Cela pourrait aussi faire un bon film (qui n’aurait rien à voir avec la gloriole patriotique et gentiment ringarde du film de Menahem Golan avec Chuck Norris, Delta Force réalisé en 1986).

Pour revenir à Argo, la scène la plus évocatrice montre comment Mendez et les employés de l’Ambassade parviennent à franchir un barrage de contrôle à l’aéroport en exhibant aux soldats iraniens comme preuve de leur bonne foi des planches de story board d’Argo. Les dessins montrant un héros intergalactique, des vilains, une princesse et des vaisseaux ressemblant à des tapis volants. Les gardiens intransigeants de la Révolution islamique sont fascinés par ces dessins évoquant les « Mille et Une Nuits » et laissent les étrangers monter dans l’avion.
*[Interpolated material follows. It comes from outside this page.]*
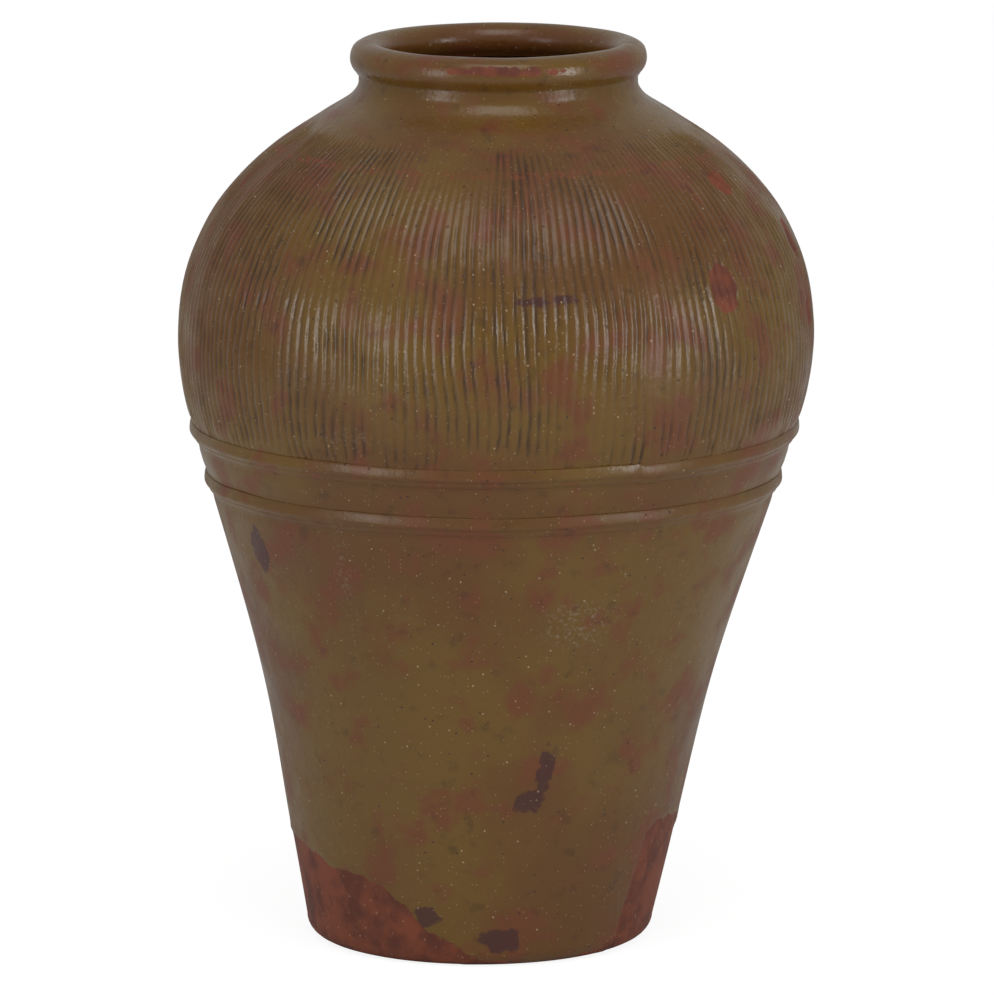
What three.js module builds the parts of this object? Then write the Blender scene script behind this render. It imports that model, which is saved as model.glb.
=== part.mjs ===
// Ribbed stoneware storage jar, built by the potter in sections that are luted together.
// Millimetres, +Z up. The origin is on the ground, below the centre of the belly.
// Each clay piece is a section turned about the upright axis. One shared formula then
// leans all of them sideways, because the old jar stands a little askew.

import * as THREE from 'three';

// Clay thickness and the slip joints between the pieces
const WALL_THICKNESS = 10;
const SLAB_THICKNESS = 14;
const SLIP_GAP = 0.3;

// Outline of the body: how far each station is above the one before, and its radius
const FOOT_EDGE_ROUND = 12;
const FOOT_RADIUS = 108.4;
const HEEL_RISE = 63;
const HEEL_RADIUS = 121.3;
const FLANK_RISE = 75;
const FLANK_RADIUS = 136.3;
const WAIST_RISE = 153;
const WAIST_RADIUS = 181.2;
const SWELL_RISE = 42;
const SWELL_RADIUS = 193.4;
const BELLY_RISE = 39;
const BELLY_RADIUS = 196.5;
const HAUNCH_RISE = 46;
const HAUNCH_RADIUS = 187.3;
const SLOPE_RISE = 36;
const SLOPE_RADIUS = 166.8;
const CAP_RISE = 29;
const CAP_RADIUS = 137;
const NECK_ROOT_RISE = 19;
const NECK_ROOT_RADIUS = 108.6;
const THROAT_RISE = 12;
const THROAT_RADIUS = 90.6;
const NECK_RISE = 8;
const NECK_RADIUS = 86.4;
const NECK_STRAIGHT = 4.7;
const COLLAR_DEPTH = 20;

// Rolled rim
const ROLL_RADIUS = 11.4;
const ROLL_OVERHANG = 5.3;
const ROLL_SEAT_WIDTH = 13;

// Applied cordons, one below and one above the waist seam
const CORDON_WIDTH = 12;
const CORDON_THICKNESS = 2.4;
const CORDON_EDGE_THICKNESS = 0.5;
const LOWER_CORDON_DROP = 15.5;
const UPPER_CORDON_LIFT = 15.5;

// Sideways lean of the axis: the foot and the rim against the belly
const FOOT_LEAN = -10.5;
const RIM_LEAN = 1.7;
const LEAN_POWER = 1.3;

// Fineness of the solids
const SEGMENTS_AROUND = 48;
const ROUND_STEPS = 4;
const ROLL_STEPS = 14;
const CORDON_STEPS = 4;

const STATIONS = stackStations([
  [FOOT_EDGE_ROUND, FOOT_RADIUS],
  [HEEL_RISE, HEEL_RADIUS],
  [FLANK_RISE, FLANK_RADIUS],
  [WAIST_RISE, WAIST_RADIUS],
  [SWELL_RISE, SWELL_RADIUS],
  [BELLY_RISE, BELLY_RADIUS],
  [HAUNCH_RISE, HAUNCH_RADIUS],
  [SLOPE_RISE, SLOPE_RADIUS],
  [CAP_RISE, CAP_RADIUS],
  [NECK_ROOT_RISE, NECK_ROOT_RADIUS],
  [THROAT_RISE, THROAT_RADIUS],
  [NECK_RISE, NECK_RADIUS],
]);

const WAIST_Z = STATIONS[3].z;
const BELLY_Z = STATIONS[5].z;
const CAP_Z = STATIONS[8].z;
const NECK_TOP_Z = STATIONS.at(-1).z + NECK_STRAIGHT;
const COLLAR_Z = NECK_TOP_Z - COLLAR_DEPTH;
const ROLL_SEAT_Z = NECK_TOP_Z + SLIP_GAP;
const ROLL_SEAT_DROP = Math.sqrt(ROLL_RADIUS ** 2 - (ROLL_SEAT_WIDTH / 2) ** 2);
const ROLL_CENTRE_Z = ROLL_SEAT_Z + ROLL_SEAT_DROP;
const ROLL_CENTRE_RADIUS = NECK_RADIUS + ROLL_OVERHANG - ROLL_RADIUS;
const RIM_CREST_Z = ROLL_CENTRE_Z + ROLL_RADIUS;

/** Turns rises into heights and gives each station the slope of its neighbours. */
function stackStations(pairs) {
  let height = 0;
  const stations = pairs.map(([rise, radius]) => {
    height += rise;
    return { z: height, radius, slope: 0 };
  });
  for (let i = 1; i < stations.length - 1; i += 1) {
    const [below, here, above] = [stations[i - 1], stations[i], stations[i + 1]];
    const lowStep = here.z - below.z;
    const highStep = above.z - here.z;
    const lowSlope = (here.radius - below.radius) / lowStep;
    const highSlope = (above.radius - here.radius) / highStep;
    here.slope = (lowSlope * highStep + highSlope * lowStep) / (lowStep + highStep);
  }
  const [first, second] = stations;
  first.slope = (second.radius - first.radius) / (second.z - first.z);
  return stations;
}

/** Outer radius and its slope at a height: a smooth curve through the stations. */
function outline(z) {
  const last = STATIONS.at(-1);
  if (z >= last.z) {
    return { radius: last.radius, slope: 0 };
  }
  const upper = Math.max(1, STATIONS.findIndex((station) => station.z > z));
  const [a, b] = [STATIONS[upper - 1], STATIONS[upper]];
  const step = b.z - a.z;
  const t = (z - a.z) / step;
  const radius = (2 * t ** 3 - 3 * t ** 2 + 1) * a.radius
    + (t ** 3 - 2 * t ** 2 + t) * step * a.slope
    + (3 * t ** 2 - 2 * t ** 3) * b.radius
    + (t ** 3 - t ** 2) * step * b.slope;
  const slope = (6 * t ** 2 - 6 * t) * (a.radius - b.radius) / step
    + (3 * t ** 2 - 4 * t + 1) * a.slope
    + (3 * t ** 2 - 2 * t) * b.slope;
  return { radius, slope };
}

/** Inner radius at a height: the wall keeps its thickness square to its surface. */
function innerRadius(z) {
  const { radius, slope } = outline(z);
  return radius - WALL_THICKNESS * Math.sqrt(1 + slope ** 2);
}

/** Sideways offset of the jar's axis at a height. */
function lean(z) {
  if (z < BELLY_Z) {
    return FOOT_LEAN * ((BELLY_Z - z) / BELLY_Z) ** LEAN_POWER;
  }
  return RIM_LEAN * ((z - BELLY_Z) / (RIM_CREST_Z - BELLY_Z)) ** LEAN_POWER;
}

/** Evenly spread values from one end to the other, both ends included. */
function spread(from, to, steps) {
  return Array.from({ length: steps + 1 }, (_, i) => from + (to - from) * i / steps);
}

/** Section of a wall ring between two seams: up the outside and down the inside. */
function wallSection(low, high, outerSteps, innerSteps) {
  const outside = spread(low, high, outerSteps).map((z) => [outline(z).radius, z]);
  const inside = spread(high, low, innerSteps).map((z) => [innerRadius(z), z]);
  return [...outside, ...inside, outside[0]];
}

/** Section of the floor disc, with the rounded edge that the jar stands on. */
function slabSection() {
  const edge = spread(-Math.PI / 2, 0, ROUND_STEPS).map((angle) => [
    FOOT_RADIUS - FOOT_EDGE_ROUND * (1 - Math.cos(angle)),
    FOOT_EDGE_ROUND * (1 + Math.sin(angle)),
  ]);
  return [[0, 0], ...edge, [outline(SLAB_THICKNESS).radius, SLAB_THICKNESS], [0, SLAB_THICKNESS]];
}

/** Section of the rolled rim: a round coil with a flat seat on the neck. */
function rollSection() {
  const seatAngle = Math.atan2(-ROLL_SEAT_DROP, ROLL_SEAT_WIDTH / 2);
  const coil = spread(seatAngle, Math.PI - seatAngle, ROLL_STEPS).map((angle) => [
    ROLL_CENTRE_RADIUS + ROLL_RADIUS * Math.cos(angle),
    ROLL_CENTRE_Z + ROLL_RADIUS * Math.sin(angle),
  ]);
  return [...coil, coil[0]];
}

/** Section of an applied strip: its back follows the wall and its face is rounded. */
function cordonSection(centreZ) {
  const half = CORDON_WIDTH / 2;
  const heights = spread(centreZ - half, centreZ + half, CORDON_STEPS);
  const bulge = CORDON_THICKNESS - CORDON_EDGE_THICKNESS;
  const back = heights.map((z) => [outline(z).radius + SLIP_GAP, z]);
  const face = back.map(([radius, z]) => {
    const across = (z - centreZ) / half;
    return [radius + CORDON_EDGE_THICKNESS + bulge * Math.cos(across * Math.PI / 2), z];
  });
  return [...face, ...back.reverse(), face[0]];
}

/** Turns a section about the upright axis and leans the solid with the jar. */
function turnPiece(name, section, material) {
  const points = section.map(([radius, z]) => new THREE.Vector2(radius, z));
  const geometry = new THREE.LatheGeometry(points, SEGMENTS_AROUND);
  geometry.rotateX(Math.PI / 2);
  const position = geometry.getAttribute('position');
  for (let i = 0; i < position.count; i += 1) {
    position.setX(i, position.getX(i) + lean(position.getZ(i)));
  }
  geometry.computeVertexNormals();
  const mesh = new THREE.Mesh(geometry, material);
  mesh.name = name;
  return mesh;
}

/** A material of its own for each piece, so that pieces can be recoloured singly. */
function glaze() {
  return new THREE.MeshStandardMaterial({ color: '#655233', roughness: 0.32, metalness: 0 });
}

function bareClay() {
  return new THREE.MeshStandardMaterial({ color: '#6e4030', roughness: 0.8, metalness: 0 });
}

function buildJar() {
  const jar = new THREE.Group();
  jar.name = 'ribbed_storage_jar';
  const lowerWall = wallSection(SLAB_THICKNESS + SLIP_GAP, WAIST_Z, 12, 6);
  const bellyWall = wallSection(WAIST_Z + SLIP_GAP, CAP_Z, 12, 8);
  const shoulderCap = wallSection(CAP_Z + SLIP_GAP, COLLAR_Z, 4, 3);
  const neckCollar = wallSection(COLLAR_Z + SLIP_GAP, NECK_TOP_Z, 6, 4);
  jar.add(turnPiece('base_slab', slabSection(), bareClay()));
  jar.add(turnPiece('lower_wall', lowerWall, glaze()));
  jar.add(turnPiece('lower_cordon', cordonSection(WAIST_Z - LOWER_CORDON_DROP), glaze()));
  jar.add(turnPiece('upper_cordon', cordonSection(WAIST_Z + UPPER_CORDON_LIFT), glaze()));
  jar.add(turnPiece('belly_wall', bellyWall, glaze()));
  jar.add(turnPiece('shoulder_cap', shoulderCap, glaze()));
  jar.add(turnPiece('neck_collar', neckCollar, glaze()));
  jar.add(turnPiece('rim_roll', rollSection(), glaze()));
  return jar;
}

export default buildJar();
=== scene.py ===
"""Ribbed stoneware storage jar: a hand-made, glazed jar with applied cordons and a bare foot."""

import math

import bpy
import numpy as np
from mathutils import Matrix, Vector


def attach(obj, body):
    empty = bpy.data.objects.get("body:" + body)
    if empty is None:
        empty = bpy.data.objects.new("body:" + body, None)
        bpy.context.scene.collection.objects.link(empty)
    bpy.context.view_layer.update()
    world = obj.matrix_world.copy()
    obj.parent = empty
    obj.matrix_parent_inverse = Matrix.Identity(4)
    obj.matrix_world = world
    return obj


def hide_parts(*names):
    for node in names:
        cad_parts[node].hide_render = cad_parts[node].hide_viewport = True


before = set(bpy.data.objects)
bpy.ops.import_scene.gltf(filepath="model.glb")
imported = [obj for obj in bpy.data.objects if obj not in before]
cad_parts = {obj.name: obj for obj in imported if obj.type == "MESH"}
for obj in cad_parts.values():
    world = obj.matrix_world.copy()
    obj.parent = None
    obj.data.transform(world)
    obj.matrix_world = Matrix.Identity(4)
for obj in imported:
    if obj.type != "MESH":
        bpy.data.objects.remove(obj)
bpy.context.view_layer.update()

MM = 0.001

# The outline of the clay, in millimetres: height and outer radius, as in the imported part
STATIONS = np.array([
    (12, 108.4), (75, 121.3), (150, 136.3), (303, 181.2), (345, 193.4), (384, 196.5),
    (430, 187.3), (466, 166.8), (495, 137.0), (514, 108.6), (526, 90.6), (534, 86.4),
])
WALL = 10.0
SLAB_TOP = 14.0
WAIST = 303.0
BELLY = 384.0
CAP_SEAM = 495.0
NECK_TOP = 538.7
COLLAR_DEPTH = 20.0
COLLAR_SEAM = NECK_TOP - COLLAR_DEPTH
ROLL_RADIUS = 11.4
ROLL_CENTRE = (80.3, 548.37)
ROLL_SEAT_Z = 539.0
RIM_CREST = ROLL_CENTRE[1] + ROLL_RADIUS
FOOT_LEAN = -10.5
RIM_LEAN = 1.7
LEAN_POWER = 1.3

# Unevenness of the whole surface, in millimetres. The skin lies just inside the solids
SKIN = -0.25
UNEVEN = 0.45

# Wander of the surface: the jar's mean radius in millimetres, and the sum that counts as full
MEAN_RADIUS = 170.0
WANDER_PEAK = 1.5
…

On imagine que cette scène prend une grand liberté par rapport à la vérité historique (et pas seulement elle : les Canadiens ont râlé de voir leur ambassadeur héroïque relégué au rang de faire valoir.) Mais cette scène purement cinématographique (et même hitchcockienne) résume le projet d’Argo : montrer le pouvoir du cinéma et plus particulièrement du cinéma hollywoodien, usine à rêves capable d’émerveiller (et d’endormir à l’occasion) toute la population mondiale, y compris les ennemis de l’Amérique.

Les professionnels de la profession ne devraient pas demeurer insensibles à cette déclaration d’amour – même critique et ironique – au cinéma. Comme The Artist l’année dernière, Argo a de fortes chances de gagner quelques statuettes à la prochaine cérémonie des Oscars.